*** DATA EXCERPT

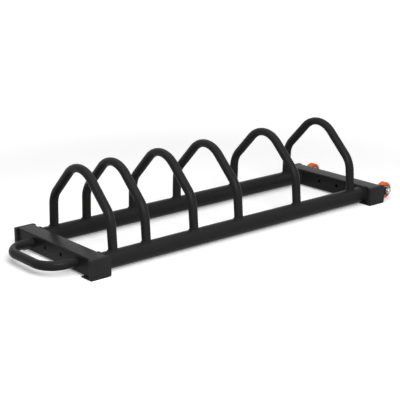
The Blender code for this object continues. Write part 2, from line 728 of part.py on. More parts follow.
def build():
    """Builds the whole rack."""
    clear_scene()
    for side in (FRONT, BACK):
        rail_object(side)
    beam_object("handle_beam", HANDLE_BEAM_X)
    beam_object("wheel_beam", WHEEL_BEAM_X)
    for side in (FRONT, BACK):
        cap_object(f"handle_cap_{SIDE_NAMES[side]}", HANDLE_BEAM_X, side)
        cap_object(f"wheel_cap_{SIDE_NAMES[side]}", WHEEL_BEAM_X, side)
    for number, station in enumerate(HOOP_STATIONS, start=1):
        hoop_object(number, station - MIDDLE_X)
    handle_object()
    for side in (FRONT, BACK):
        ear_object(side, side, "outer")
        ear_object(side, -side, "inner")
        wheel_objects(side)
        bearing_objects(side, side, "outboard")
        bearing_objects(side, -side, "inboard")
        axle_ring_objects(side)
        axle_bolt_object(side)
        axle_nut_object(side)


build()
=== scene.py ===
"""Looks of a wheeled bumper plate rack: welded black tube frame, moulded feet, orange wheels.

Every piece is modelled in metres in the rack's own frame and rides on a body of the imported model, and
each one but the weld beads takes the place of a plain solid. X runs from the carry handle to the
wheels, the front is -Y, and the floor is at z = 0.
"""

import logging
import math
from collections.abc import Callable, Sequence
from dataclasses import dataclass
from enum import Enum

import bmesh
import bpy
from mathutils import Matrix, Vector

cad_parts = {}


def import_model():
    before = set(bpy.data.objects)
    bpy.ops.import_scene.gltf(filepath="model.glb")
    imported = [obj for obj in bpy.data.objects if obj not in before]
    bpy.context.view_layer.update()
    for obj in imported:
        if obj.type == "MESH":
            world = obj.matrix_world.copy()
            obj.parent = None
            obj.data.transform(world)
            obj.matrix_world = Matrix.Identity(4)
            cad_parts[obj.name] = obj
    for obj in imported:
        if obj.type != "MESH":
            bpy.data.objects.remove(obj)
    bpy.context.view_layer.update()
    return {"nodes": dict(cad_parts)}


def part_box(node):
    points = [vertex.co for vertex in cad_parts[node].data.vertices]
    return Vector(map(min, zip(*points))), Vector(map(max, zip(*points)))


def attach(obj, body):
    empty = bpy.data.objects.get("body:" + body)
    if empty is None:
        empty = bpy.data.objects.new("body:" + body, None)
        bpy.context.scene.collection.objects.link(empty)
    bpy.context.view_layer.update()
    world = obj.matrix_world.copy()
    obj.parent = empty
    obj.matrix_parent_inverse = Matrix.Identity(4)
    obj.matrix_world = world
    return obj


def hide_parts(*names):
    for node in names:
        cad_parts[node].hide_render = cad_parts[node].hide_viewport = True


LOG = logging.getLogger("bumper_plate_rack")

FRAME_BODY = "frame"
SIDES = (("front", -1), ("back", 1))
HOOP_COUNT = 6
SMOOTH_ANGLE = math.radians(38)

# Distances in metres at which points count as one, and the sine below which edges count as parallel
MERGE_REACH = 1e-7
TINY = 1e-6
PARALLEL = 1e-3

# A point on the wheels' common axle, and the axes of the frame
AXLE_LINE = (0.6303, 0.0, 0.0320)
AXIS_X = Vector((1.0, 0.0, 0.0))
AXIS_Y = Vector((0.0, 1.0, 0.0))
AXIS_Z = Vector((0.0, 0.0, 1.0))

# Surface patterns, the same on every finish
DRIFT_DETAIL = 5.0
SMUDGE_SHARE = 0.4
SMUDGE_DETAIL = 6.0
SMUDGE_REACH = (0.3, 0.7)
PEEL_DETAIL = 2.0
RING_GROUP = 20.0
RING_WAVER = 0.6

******

Exactly the lines from the line containing "axle_ring_objects(side)" to the line containing "obj.matrix_parent_inverse = Matrix.Identity(4)", both included, are to be set down; no other line belongs in the answer.

        axle_ring_objects(side)
        axle_bolt_object(side)
        axle_nut_object(side)


build()
=== scene.py ===
"""Looks of a wheeled bumper plate rack: welded black tube frame, moulded feet, orange wheels.

Every piece is modelled in metres in the rack's own frame and rides on a body of the imported model, and
each one but the weld beads takes the place of a plain solid. X runs from the carry handle to the
wheels, the front is -Y, and the floor is at z = 0.
"""

import logging
import math
from collections.abc import Callable, Sequence
from dataclasses import dataclass
from enum import Enum

import bmesh
import bpy
from mathutils import Matrix, Vector

cad_parts = {}


def import_model():
    before = set(bpy.data.objects)
    bpy.ops.import_scene.gltf(filepath="model.glb")
    imported = [obj for obj in bpy.data.objects if obj not in before]
    bpy.context.view_layer.update()
    for obj in imported:
        if obj.type == "MESH":
            world = obj.matrix_world.copy()
            obj.parent = None
            obj.data.transform(world)
            obj.matrix_world = Matrix.Identity(4)
            cad_parts[obj.name] = obj
    for obj in imported:
        if obj.type != "MESH":
            bpy.data.objects.remove(obj)
    bpy.context.view_layer.update()
    return {"nodes": dict(cad_parts)}


def part_box(node):
    points = [vertex.co for vertex in cad_parts[node].data.vertices]
    return Vector(map(min, zip(*points))), Vector(map(max, zip(*points)))


def attach(obj, body):
    empty = bpy.data.objects.get("body:" + body)
    if empty is None:
        empty = bpy.data.objects.new("body:" + body, None)
        bpy.context.scene.collection.objects.link(empty)
    bpy.context.view_layer.update()
    world = obj.matrix_world.copy()
    obj.parent = empty
    obj.matrix_parent_inverse = Matrix.Identity(4)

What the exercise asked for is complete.